Ephesians, 1:1-6
“Paul, an apostle of Christ Jesus by the will of God,
To the saints who are in Ephesus, and are faithful in Christ Jesus: Grace to you and peace from God our Father and the Lord Jesus Christ.
Blessed be the God and Father of our Lord Jesus Christ, who has blessed us in Christ with every spiritual blessing in the heavenly places, even as he chose us in him before the foundation of the world, that we should be holy and blameless before him. In love he predestined us for adoption to himself as sons through Jesus Christ, according to the purpose of his will, to the praise of his glorious grace, with which he has blessed us in the Beloved.”
That some are elect and others not, that some are saved by God’s grace from destruction and others are not, is often seen as a cosmic unfairness. This predestination is seen as arbitrary, and that it reveals an unjust God.
On the contrary, as the wages of sin are death, and we are dead in our sin, all are deserving of punishment. For God to elect none, and pass all of us into damnation, would be a perfectly just result. The remarkable fact is that he did not, and rather chose to save his own for his glory. Those who are justified inherit this saving gift of faith through no effort of their own, and for no inherent quality in them, but purely by the will of God for his own purposes. It is a grace, a gift, an undeserved delight.
A very imperfect analogy might consist in imagining a couple hikers who are drunk and fall down the hill, one of whom is rescued by a passerby. In such a scenario, do we ask why the passerby saved one and not the other? Is it not sufficient that one of the two was saved? Do survivors of the one who died have a claim against the passerby?

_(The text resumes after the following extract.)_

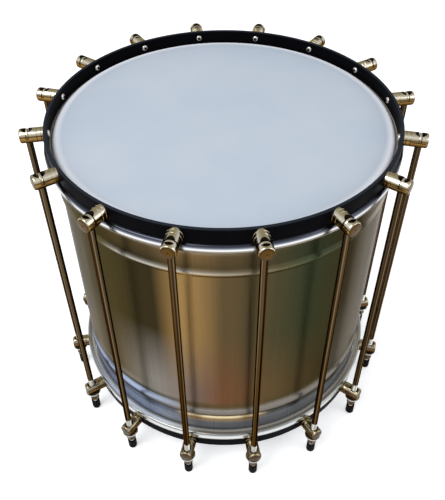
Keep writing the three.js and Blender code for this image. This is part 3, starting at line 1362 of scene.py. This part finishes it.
@dataclass
class Posts:
    """The barrel posts on one counterhoop, with the screws that hold them from inside the band."""

    layout: Layout
    side: Side
    radius: float = 6.5 * MM
    root_depth: float = 0.6 * MM
    edge: float = 1.8 * MM
    edge_deg: float = 80.0
    edge_steps: int = 6
    groove_places: tuple[float, ...] = (1.6 * MM, 5.2 * MM)
    groove_width: float = 0.5 * MM
    groove_depth: float = 0.25 * MM
    dimple: float = 0.8 * MM
    bore: float = 3.4 * MM
    mouth: float = 4.9 * MM
    slot_width: float = 2.6 * MM
    spot_face: float = 0.8 * MM
    washer_clearance: float = 8.3 * MM
    screw_radius: float = 3 * MM
    screw_rise: float = 2 * MM
    screw_dome: float = 1.7 * MM
    screw_socket: float = 1.5 * MM
    socket_depth: float = 1 * MM
    socket_rim: float = 1.8 * MM
    mouth_margin: float = 0.05 * MM
    bore_margin: float = 0.034 * MM
    slot_margin: float = 0.003 * MM
    sides: int = 56
    bore_sides: int = 40
    dome_steps: int = 8

    @property
    def root(self) -> float:
        """Gives where a barrel starts, seen from its rod."""
        return self.layout.band_outer - self.layout.rod_circle - self.root_depth

    @property
    def end(self) -> float:
        """Gives where a barrel ends, seen from its rod."""
        return self.layout.post_end - self.layout.rod_circle

    def barrel(self) -> Blank:
        """Turns a bare barrel and lays it outwards, with the rod's axis on Z.

        Returns:
            The barrel.
        """
        outline = [point(0, self.root), point(self.radius, self.root)]
        for place in self.groove_places:
            start = self.root + self.root_depth + place
            outline += [
                point(self.radius, start),
                point(self.radius - self.groove_depth, start + self.groove_width / 2),
                point(self.radius, start + self.groove_width),
            ]
        corner = point(self.radius - self.edge, self.end - self.edge)
        outline += arc(corner, self.edge, 0, self.edge_deg, self.edge_steps)
        outline += [point(self.dimple, self.end), point(0, self.end - self.dimple)]
        return Blank.turned(outline, self.sides, closed=False).swung(math.pi / 2, Axis.Y)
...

This is imperfect insofar as God is not limited as our passerby, though it illustrates something of the presumptuousness in these matters. Both the hikers in their drunkenness, and we in our sin, have no claim to God’s mercy. We have nothing to offer for our rescue, and there is nothing in us to merit such a kindness. That God could save both, and does not, is no strike against God. Rather, it is a strike against us to so question his grace, and to pretend ours would exceed his.
Whether it is we who are saved and others not, or others saved and we who are not, there can be no objection to the acts of God, and no court that dares to preside over Him. We may only place ourselves at his feet, and receive what he gives us. If we may do so in genuine faith, according to his word, we rejoice for his riches.